Why we grow up loving the music our parents played, according to science
I appreciate that this isn’t going to help my credit among the jaded audience who believe that music journalists should only be people who lived through some of the canon’s most seismic events. But, dear reader, I have a confession to make: I’m actually a Gen Z.
I can already feel the troll comments being typed in my waters, but here’s something to stop you in your tracks before you do: did you know that we might just be the generation most appreciative of our parents’ favourite music? Yes, that’s right: everything from the 1960s to ‘80s, we love just as much as the sounds of today.
Speaking from my own personal experience, I can attest to this being true. I’ve previously waxed lyrical about how Thin Lizzy’s Jailbreak was one of the most pivotal albums of my childhood due to my dad’s love for the band, and the same can be said for my formative sonic memories, consisting of everything from The Beatles to The Supremes to The Pet Shop Boys.
Although it seems a pretty obvious theory to me as to why the music my parents played me in my youth has remained a constant in my listening patterns to this day, it has now been officially confirmed by science. Researchers took a sample of students, at an average age of 20 years old, and found that the music they had the strongest and most positive memories of was their parents’ tunes.
It was also cemented by the fact that the music regularly rotated throughout a person’s adolescence and early adulthood, and the soundtracks were most likely to stick with them throughout the remainder of their lives. If you’re a parent, you should know what to do by now – play your kid the music you love, and you’re sure to make them a diehard fan.

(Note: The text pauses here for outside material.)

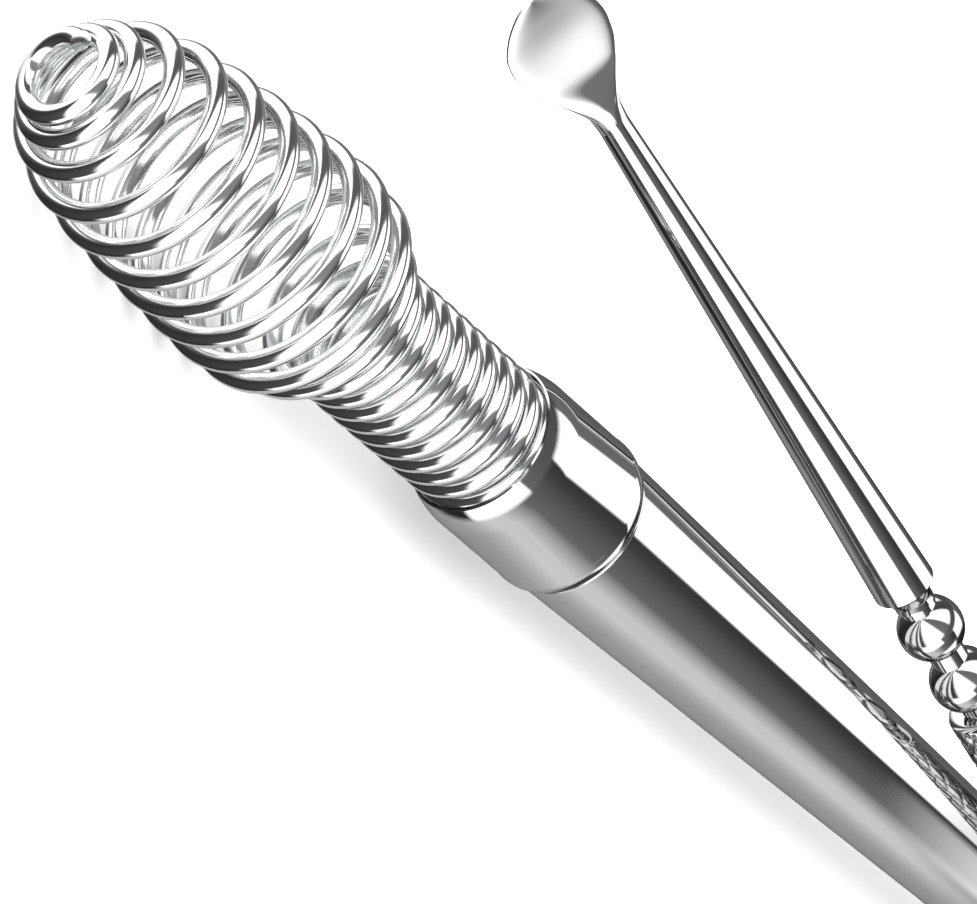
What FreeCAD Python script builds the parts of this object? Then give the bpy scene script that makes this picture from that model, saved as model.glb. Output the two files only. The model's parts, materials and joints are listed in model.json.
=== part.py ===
"""Two chromed ear picks laid one across the other: a spring pick and a spoon pick.

Each pick is made along +X from its working tip and is then laid down on the table plane Z = 0.
"""
import FreeCAD, Part
import math
import os
from FreeCAD import Matrix, Placement, Rotation, Vector

# ---------------------------------------------------------------- driving sizes, millimetres and degrees
wire_diameter = 0.50          # the spring's wire
tip_coil_radius = 0.82        # middle of the wire at the cut end
head_radius = 2.82            # middle of the wire at the fattest turn
neck_radius = 1.70            # middle of the wire in the close turns
tip_pitch = 0.44
head_pitch = 1.22
neck_gap = 0.14               # between the close turns
wire_start_angle = -51.0      # where the cut end lies round the axis

tip_end_turn = 3.0            # turn numbers, counted from the cut end
slack_turn = 5.0
head_joint_turn = 8.0
neck_joint_turn = 11.0
ferrule_turn = 20.5
seat_end_turn = 23.4
fat_turn = 9.0

ferrule_length = 4.2
ferrule_nose = 1.1
ferrule_front_radius = 2.19
ferrule_rear_radius = 2.20
ferrule_edge = 0.10           # bevel at the rear end
seat_clearance = 0.02         # between the seated turns and the metal inside and outside of them
fit_clearance = 0.02          # between a stud or spigot and its hole

barrel_length = 24.5
barrel_front_radius = 2.08
barrel_rear_radius = 1.48
spigot_length = 4.4

stud_radius = 0.55
stud_bite = 5.0               # how far a stud goes into the pieces that it joins
stud_end_gap = 0.25

spring_bead_radius = 1.72
spring_bead_waist = 1.15      # in the groove between two beads
spring_bead_length = 1.7
spring_grip_length = 27.0
spring_grip_radius = 1.80
spring_tail_length = 14.0
spring_tail_radius = 1.20

bowl_length = 3.30
bowl_width = 2.80
bowl_wall = 0.16
bowl_depth = 0.62
bowl_lean = 8.0               # the dip of the bowl against the rod
bowl_roll = 52.0              # the bowl's turn about the rod
blade_neck_length = 1.35      # from inside the bowl's wall to the rod
rod_length = 16.3
rod_front_radius = 0.40
rod_rear_radius = 0.85
cove_length = 0.65
cove_radius = 0.55

spoon_bead_radius = 0.90
spoon_bead_waist = 0.58
spoon_bead_length = 1.95
spoon_grip_length = 28.0
spoon_grip_radius = 0.95
spoon_tail_length = 30.0
spoon_tail_radius = 0.85
spoon_stud_radius = 0.32
spoon_stud_bite = 3.0

end_chamfer = 0.22

cross_angle = 16.4            # between the two picks, seen from above
cross_on_spring = 42.75       # crossing point, from the spring pick's tip
cross_on_spoon = 30.6         # crossing point, from the spoon's tip
laid_gap = 0.05               # between the two picks where one lies on the other

points_per_turn = 20
spring_pick = "spring_pick"
spoon_pick = "spoon_pick"
pieces = []                   # (node name, pick, shape made along +X)


def keep(name, pick, shape):
    """Notes one finished sub-part, still lying along +X."""
    pieces.append((name, pick, shape))
    return shape


# ---------------------------------------------------------------- the wire's path
def through(stations, turn):
    """A smooth value at a turn number, through stations (turn, value) without overshoot."""
    steps = [(b[1] - a[1]) / (b[0] - a[0]) for a, b in zip(stations, stations[1:])]
    slopes = [steps[0]]
    for before, after in zip(steps, steps[1:]):
        same_way = before * after > 0
        slopes.append(2 * before * after / (before + after) if same_way else 0.0)
    slopes.append(steps[-1])
    i = 0
    while i < len(stations) - 2 and turn > stations[i + 1][0]:
        i += 1
    (t0, v0), (t1, v1) = stations[i], stations[i + 1]
    span = t1 - t0
    u = min(1.0, max(0.0, (turn - t0) / span))
    start = (1 + 2 * u) * (1 - u) ** 2 * v0 + u * (1 - u) ** 2 * span * slopes[i]
    end = u * u * (3 - 2 * u) * v1 + u * u * (u - 1) * span * slopes[i + 1]
    return start + end


bowl_depth_radius = (bowl_width ** 2 / 4 + bowl_depth ** 2) / (2 * bowl_depth)
neck_pitch = wire_diameter + neck_gap
swell = head_radius - tip_coil_radius
radius_stations = [
    (0.0, tip_coil_radius),
    (1.0, tip_coil_radius + 0.18 * swell),
    (2.0, tip_coil_radius + 0.37 * swell),
    (3.0, tip_coil_radius + 0.62 * swell),
    (4.0, tip_coil_radius + 0.77 * swell),
    (6.5, tip_coil_radius + 0.92 * swell),
    (fat_turn, head_radius),
    (fat_turn + 1.0, head_radius - 0.16 * (head_radius - neck_radius)),
    (fat_turn + 2.2, neck_radius + 0.28 * (head_radius - neck_radius)),
    (fat_turn + 3.2, neck_radius),
    (seat_end_turn, neck_radius),
]
pitch_stations = [
    (0.0, tip_pitch),
    (1.7, tip_pitch * 1.05),
    (3.0, head_pitch * 0.92),
    (4.0, head_pitch * 1.04),
    (fat_turn - 3.0, head_pitch * 0.97),
    (fat_turn, head_pitch * 0.88),
    (fat_turn + 2.0, head_pitch * 0.78),
    (fat_turn + 3.5, neck_pitch),
    (seat_end_turn, neck_pitch),
]


def place_of(turn):
    """Distance of a turn from the tip, the pitch added up along the wire."""
    count = max(1, int(round(turn * 40)))
    step = turn / count
    middle = sum(through(pitch_stations, (i + 0.5) * step) for i in range(count))
    return wire_diameter / 2 + middle * step


def wire_point(turn):
    """Middle of the wire; the coil is left-handed."""
    angle = math.radians(wire_start_angle + 360.0 * turn)
    radius = through(radius_stations, turn)
    return Vector(place_of(turn), radius * math.cos(angle), -radius * math.sin(angle))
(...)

In my own case, it goes a long way to explaining why my music taste is so varied and eclectic. Plus, when it then gets mixed in with the sounds I’ve accrued of my own volition, the daily listening mix can get pretty weird, to say the least. Now that I’m thinking about it, it also does a fair amount of heavy lifting when it comes to the fact that I work in this job.

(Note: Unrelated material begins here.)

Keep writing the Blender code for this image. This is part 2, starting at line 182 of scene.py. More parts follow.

I have to say, I feel rather justified now, after I was given my fair share of grief in my teenage years for enjoying the ‘60s psychedelics of The Beatles or the stirring power of Motown, interspersed with the usual rounds of One Direction and Lewis Capaldi. My friends may not have appreciated it yet, but surely the power of science has caught up with them now.
Given that the frontal lobe doesn’t complete its development until a person turns 25, I still have two years for my formative music tastes to reach their full potential. If my parents are reading this, feel free to throw any and all recommendations at me; I’ll be more than happy to hear them. I might live to regret writing that in print.
Yet the fact remains, through it all, that science is the major leading factor that dictates the course of our lives, in everything from our personalities to the music we love. For some people, the biological odds have not been in their favour in terms of the tunes they rotate time and time again, but for others, it’s a case of natural selection doing just the right job.